Quality is about doing the right thing and then doing it well. But right for whom? Legendary one-time Toyota president Fujio Cho is often quoted in lean talks as saying “Go see, ask why, show respect.” But the first time I heard the quote in the US plant he had run, it was “put customers first, go see, ask why, show respect.” Putting customers first is what keeps us honest and our lean true. As we embark in a new year of lean ask yourself: are you really putting customers first? As you go and see and look at processes and lean efforts, are you looking at real, flesh and blood, individual customers? Or are simply paying lip service to “customers”? Do people have a plan for each customer, and can they understand which problems they have to solve in order to fully satisfy them?

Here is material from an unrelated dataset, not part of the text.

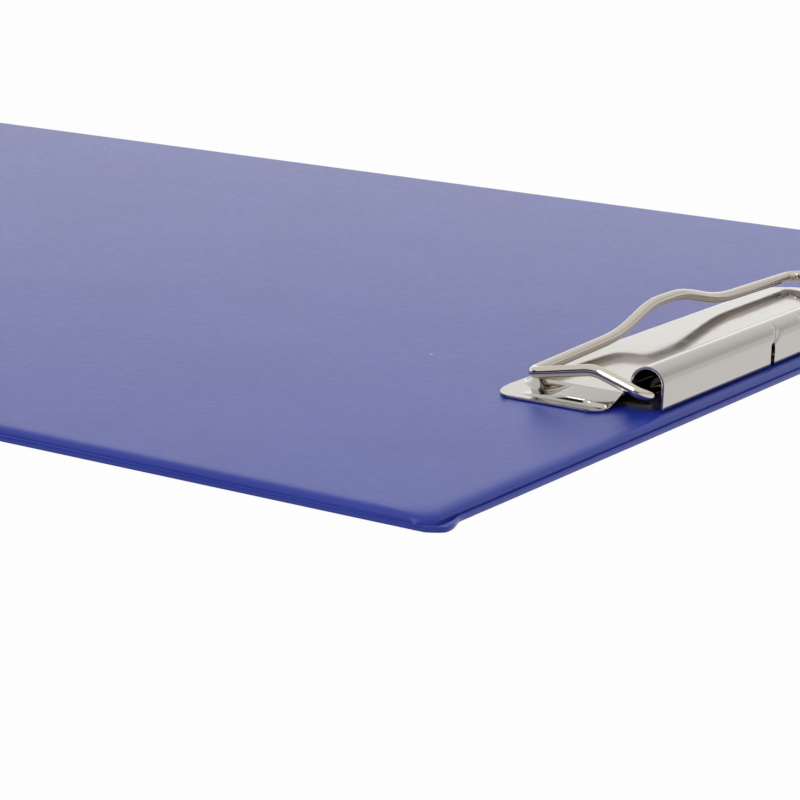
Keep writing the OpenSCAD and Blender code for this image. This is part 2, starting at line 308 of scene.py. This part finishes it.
# Each ring of the front film, from the weld to the face: its inset and height
# on the long sides, the same on the short sides, and its corner radius. The
# rim stands close against the long sides and apart from the short ones, where
# a deep crease divides it from the board.
FRONT_RINGS = (
    (0.05, 0.25, 0.05, 0.25, 1.7),
    (0.01, 0.38, 0.00, 0.42, 1.7),
    (0.00, 0.56, 0.03, 0.62, 1.7),
    (0.02, 0.74, 0.10, 0.78, 1.7),
    (0.08, 0.90, 0.24, 0.87, 1.8),
    (0.16, 0.98, 0.46, 0.84, 2.0),
    (0.23, 1.00, 0.70, 0.66, 2.3),
    (0.27, 1.04, 0.90, 0.47, 2.6),
    (0.28, 1.11, 0.98, 0.42, 2.6),
    (0.32, 1.20, 1.01, 0.58, 2.6),
    (0.40, 1.35, 1.05, 0.90, 2.6),
    (0.52, 1.51, 1.14, 1.25, 2.7),
    (0.68, 1.67, 1.36, 1.54, 2.8),
    (0.92, 1.82, 1.76, 1.78, 3.2),
    (1.28, 1.93, 2.36, 1.92, 4.2),
    (1.80, 1.98, 3.10, 1.98, 6.5),
    (2.90, 2.00, 4.30, 2.00, 9.0),
)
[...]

How often do we deeply reflect on these plans and where they are taking us rather than jump the gun and react to every email?
Hopefully, when you next think of your business, you’ll think first beyond its organizational boundaries to the people who make it a business – the people who offer you cash for service hoping to get what they want and trusting you to make your best efforts to delivery highest quality, lowest costs, and shortest lead-times. Customers are the business.